Anonymous Coward | about 2 years ago | (#38472972)

Few laypeople know what the tevatron is let alone FNAL.

Re:laypeople? (1)

Just Brew It! (636086) | about 2 years ago | (#38473604)

Quite true. But I'd be willing to bet that a significant percentage (if not an outright majority) of /. readers do, so the OP makes sense in context.

I worked there for several years back in the '90s (1)

Just Brew It! (636086) | about 2 years ago | (#38473462)

Best job (all things considered) that I ever had.
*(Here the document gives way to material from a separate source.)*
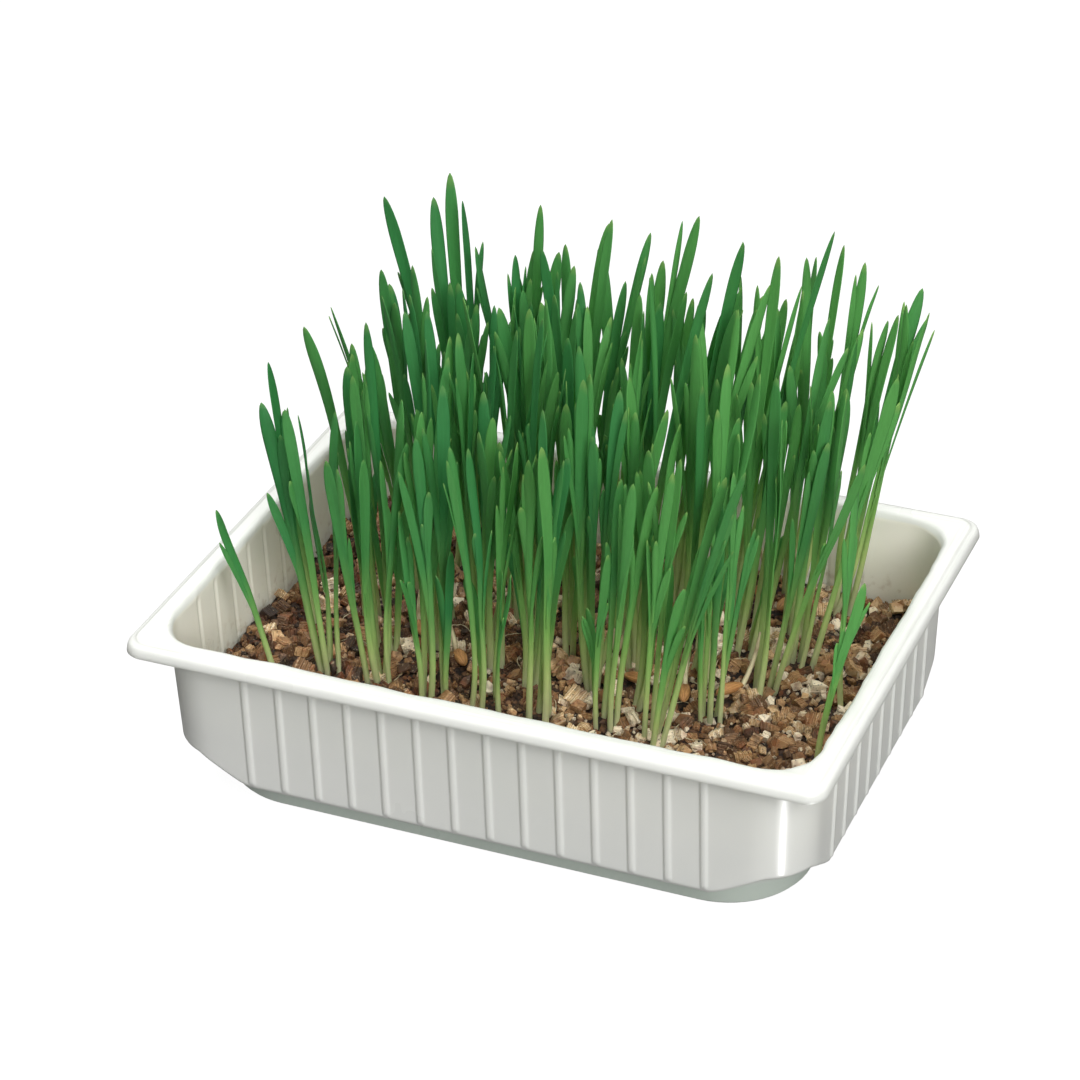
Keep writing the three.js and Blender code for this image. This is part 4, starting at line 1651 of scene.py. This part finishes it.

I got to participate at a pretty deep level in the construction of what was (for a few weeks at least, until it was overtaken by other systems) the fastest supercomputer on the planet; learned a lot about computing in general; and made a number of professional connections that persist to this day (I currently share an office with the same guy I shared an office with when I worked at Fermilab).

So why did I leave, you ask? Multiple reasons: Money (if you were there long enough you tended to fall behind the curve on compensation); glass ceiling (I only have a bachelor's degree); and a division reorg that put me under a total putz of a department head (even the best places to work will have one of these occasionally). Overall, I don't regret leaving; it was the right career move for me at the time. But there are definitely aspects of that job I still miss.

I am bored today ... (0)

Anonymous Coward | about 2 years ago | (#38473770)

Anyone remember that old DHL TV add where there is the Euro-ish delivery man leaning against his hand truck thinking to himself, "I am bored today... the bourgeoisie businessmen and their PACKAGES!" I can't find that old AD anywhere on youtube. Anyone know where I can find this old ad. It cracks me up.

NEdit (0)

Anonymous Coward | about 2 years ago | (#38476962)

was a great product that came out of Fermilab, iirc. Unfortunately, it didn't keep pace ... not much demand for a motif (lesstif) editor these days. But for those of us who used Sun or HP desktops, and wanted something prettier (less modal) than emacs ...

http://en.wikipedia.org/wiki/NEdit

Tagged Photon Lab (2)

aitala (111068) | about 2 years ago | (#38477232)

I worked at the Tagged Photon Lab - that's my PhD advisor Don Summers loading tapes into the Great Wall of drives. We drove the poor folks at Exabyte nuts.